The same storms that leave the air feeling fresh and scrubbed clean,

the same storms that whip up the waves that dreams are made of, are also

the storms that send things like animal waste, sewage, rotting plant

debris and dripped motor oil into the ocean and bay.

“It’s just a general rule: Any time there’s a storm of this magnitude,

we put out an advisory. We recommend staying out of the water for at

least 72 hours after the last storm,” said Monica Mazur, an

environmental health specialist for the Orange County Health Care Agency.

This is no play-it-safe overreaction, she said.

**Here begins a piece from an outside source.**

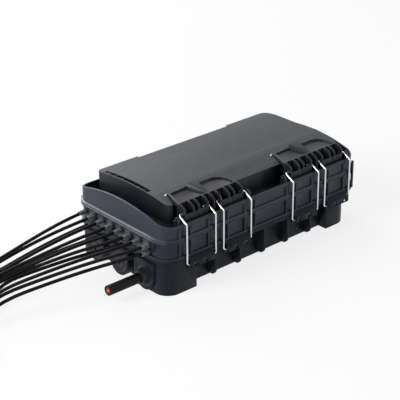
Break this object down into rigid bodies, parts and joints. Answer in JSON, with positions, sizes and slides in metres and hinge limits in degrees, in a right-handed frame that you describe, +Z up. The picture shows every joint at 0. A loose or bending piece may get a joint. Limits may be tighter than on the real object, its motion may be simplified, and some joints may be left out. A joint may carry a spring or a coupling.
{
  "type": "fibre distribution box",
  "caption": "Sealed fibre distribution box with a hinged cover held by wire-bail lever latches, splice trays inside, round cable ports and a fan of drop cables at one end.",
  "frame": {"origin": "on the flat resting face of the base, midway between the two latches and midway across the shells", "axes": "+X along the box away from the cable ports, +Y towards the rear hinges and away from the latches, +Z up"},
  "size_m": [0.8461, 0.3196, 0.1359],
  "materials": {
    "base_plastic": "satin moulded, near-black blue grey",
    "cover_plastic": "moulded, skirt smooth and deck finely textured",
    "lever_plastic": "moulded, satin",
    "seal_rubber": "matt moulded rubber",
    "gland_plastic": "moulded, satin",
    "bail_steel": "bright drawn stainless wire",
    "pin_steel": "ground pin",
    "feeder_jacket": "extruded jacket",
    "drop_jacket": "extruded jacket",
    "tray_plastic": "moulded light grey"
  },
  "bodies": {
    "box": {"base_shell": "base_plastic", "lower_gasket": "seal_rubber", "middle_frame": "base_plastic", "upper_gasket": "seal_rubber", "drop_seal_block": "seal_rubber", "feeder_gland": "gland_plastic", "feeder_cable": "feeder_jacket", "middle_port_plug": "seal_rubber", "rear_port_plug": "seal_rubber", "tray_carrier": "tray_plastic", "left_hinge_pin": "pin_steel", "right_hinge_pin": "pin_steel", "drop_cable_1": "drop_jacket", "drop_cable_2": "drop_jacket", "drop_cable_3": "drop_jacket", "drop_cable_4": "drop_jacket", "drop_cable_5": "drop_jacket", "drop_cable_6": "drop_jacket", "drop_cable_7": "drop_jacket", "drop_cable_8": "drop_jacket", "drop_cable_9": "drop_jacket", "drop_cable_10": "drop_jacket", "drop_cable_11": "drop_jacket", "drop_cable_12": "drop_jacket", "rear_cable_coil": "drop_jacket", "middle_cable_coil": "drop_jacket", "front_cable_coil": "drop_jacket"},
    "cover": {"cover_shell": "cover_plastic", "left_lever_pin_a": "pin_steel", "left_lever_pin_b": "pin_steel", "right_lever_pin_a": "pin_steel", "right_lever_pin_b": "pin_steel"},
    "left_lever": {"left_latch_lever": "lever_plastic"},
    "left_bails": {"left_wire_bail_a": "bail_steel", "left_wire_bail_b": "bail_steel"},
    "right_lever": {"right_latch_lever": "lever_plastic"},
    "right_bails": {"right_wire_bail_a": "bail_steel", "right_wire_bail_b": "bail_steel"},
    "tray_1": {"splice_tray_1": "tray_plastic"},
    "tray_2": {"splice_tray_2": "tray_plastic"},
    "tray_3": {"splice_tray_3": "tray_plastic"}
  },
  "joints": [
    {"name": "cover_hinge", "type": "hinge", "parent": "box", "child": "cover", "pos_m": [0, 0.1131, 0.08665], "axis": [-1, 0, 0], "range_deg": [0, 100]},
    {"name": "left_lever_pivot", "type": "hinge", "parent": "cover", "child": "left_lever", "pos_m": [-0.107, -0.0946, 0.1129], "axis": [1, 0, 0], "range_deg": [0, 90]},
    {"name": "left_bail_swing", "type": "hinge", "parent": "left_lever", "child": "left_bails", "pos_m": [-0.107, -0.0928, 0.1181], "axis": [1, 0, 0], "range_deg": [-85, 0]},
    {"name": "right_lever_pivot", "type": "hinge", "parent": "cover", "child": "right_lever", "pos_m": [0.107, -0.0946, 0.1129], "axis": [1, 0, 0], "range_deg": [0, 90]},
    {"name": "right_bail_swing", "type": "hinge", "parent": "right_lever", "child": "right_bails", "pos_m": [0.107, -0.0928, 0.1181], "axis": [1, 0, 0], "range_deg": [-85, 0]},
    {"name": "tray_1_hinge", "type": "hinge", "parent": "box", "child": "tray_1", "pos_m": [0.03, 0.0735, 0.0565], "axis": [-1, 0, 0], "range_deg": [0, 20]},
    {"name": "tray_2_hinge", "type": "hinge", "parent": "box", "child": "tray_2", "pos_m": [0.03, 0.0735, 0.0687], "axis": [-1, 0, 0], "range_deg": [0, 40]},
    {"name": "tray_3_hinge", "type": "hinge", "parent": "box", "child": "tray_3", "pos_m": [0.03, 0.0735, 0.0809], "axis": [-1, 0, 0], "range_deg": [0, 60]}
  ],
  "couplings": [
    {"joint": "left_bail_swing", "follows": "left_lever_pivot", "ratio": -0.94},
    {"joint": "right_bail_swing", "follows": "right_lever_pivot", "ratio": -0.94},
    {"joint": "tray_1_hinge", "follows": "cover_hinge", "ratio": 0.2},
    {"joint": "tray_2_hinge", "follows": "cover_hinge", "ratio": 0.4},
    {"joint": "tray_3_hinge", "follows": "cover_hinge", "ratio": 0.6}
  ]
}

“Testing has shown that pretty much any time there’s a storm of this

magnitude, levels of things like fecal coliform are going to be too high

to go in the water,” she said.

But what about the invincible die-hard, the least-health-conscious of

surfers? Where should such a wave warrior go for the best odds against

icky infections and other consequences? Don’t ask health officials. Their

answer remains a solid, beach-to-beach “stay out.”

And there is one place you really, really don’t want to take a chance.

Unlike all the other storm drains that carry stuff into the bay and

ocean, the Santa Ana River outfall has a unique twist upstream that makes

it all the more risky.

The river, which dumps into the ocean about four miles offshore from

the city’s border with Huntington Beach, has a dam in Riverside County.

The Prado Dam adds an element of uncertainty because there’s no way to be

sure how long water there was held before it was released to trickle down

to Newport Beach. Sometimes, four or five days after a rain, dam waters

could be released, sending some unpleasant surprises into the ocean.

Soon, beach goers will have access to a little more information. The

Orange County Health Care Agency will begin posting beach-to-beach

bacteria counts on its Web site at o7 www.oceanbeachinfo.comf7 shortly

after the first of the year. But, because it will contain information

from tests a week earlier or more, the defiant surfer looking for

direction for the day’s cleanest waves won’t get much help here, either.